企業統治(コーポレートガバナンス)の強化を促す会社法の改正について、金田勝年法相は9日、法制審議会に諮問した。上場企業などに社外取締役の設置を義務づけるほか、株主総会の手続きにインターネットを活用することが柱。法制審で1年半~2年程度、議論した後、答申を受けて法務省が改正法案の国会提出を目指す。
外部からの経営陣のチェックを強化するため、上場企業など法律で定める一定規模の企業については、「社外取締役を置いていない場合、株主総会で理由を説明しなければならない」とする規定が2015年に施行された。法務省によると、すでに上場企業の9割以上が社外取締役を置いているという。今回は、社外取締役の設置を法的に義務づけるべきかを議論する。

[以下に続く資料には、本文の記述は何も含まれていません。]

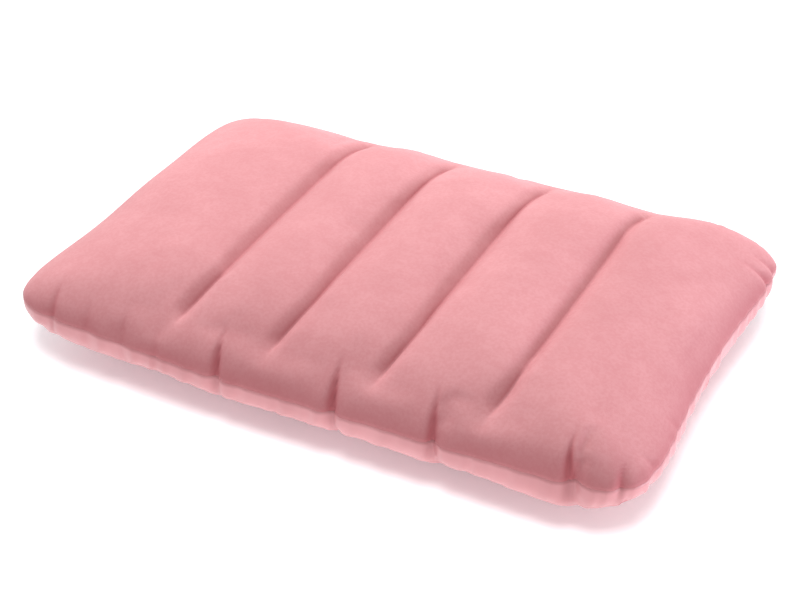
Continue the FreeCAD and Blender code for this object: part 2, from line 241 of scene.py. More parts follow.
# each web is a row of slack threads from groove to groove, folded flat until the air lifts it
grid = {}
columnOf = np.array([a.value for a in balloon.data.attributes["column"].data]).round().astype(int)
rowOf = np.array([a.value for a in balloon.data.attributes["row"].data]).round().astype(int)
co = points(balloon)
for index in range(len(co)):
    grid[columnOf[index], rowOf[index], co[index, 2] >= 0] = index
grooveColumns = [int(np.abs(columnsX - g).argmin()) for g in grooves]
mesh = bmesh.new()
mesh.from_mesh(balloon.data)
corners = list(mesh.verts)
webRows = []
for column in grooveColumns:
    before = None
    rows = []
    for row in range(1, countY):
        high, low = grid[column, row, True], grid[column, row, False]
        if abs(columnsY[row]) > pillow["webHalf"] * stretchY:
            continue
        x, y, z = co[high]
        tall = np.interp(abs(columnsY[row]) / stretchY, *pillow["webProfile"])
        side = math.sqrt(max(0, tall ** 2 - z * z))
        fold = mesh.verts.new((x + side, y, 0))
        mesh.edges.new((corners[high], fold))
        mesh.edges.new((fold, corners[low]))
        if before:
            mesh.edges.new((before, fold))
        before = fold
        rows.append((high, low))
    webRows.append(rows)
mesh.to_mesh(balloon.data)
mesh.free()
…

また、株主総会を開く際、企業は株主に開催を書面で知らせ、事業報告書や損益計算書などの書類を送る必要がある。インターネットでの資料提供はこれまで株主が個別に承諾した場合に限られていたが、承諾がなくても公開するよう見直す。
こうした手続きの電子化と合理化で、企業は多量の資料を印刷する手間やコストを削減できるほか、株主にとっても書類の郵送を待たずに資料を見ることができ、双方の利便性が高まるという。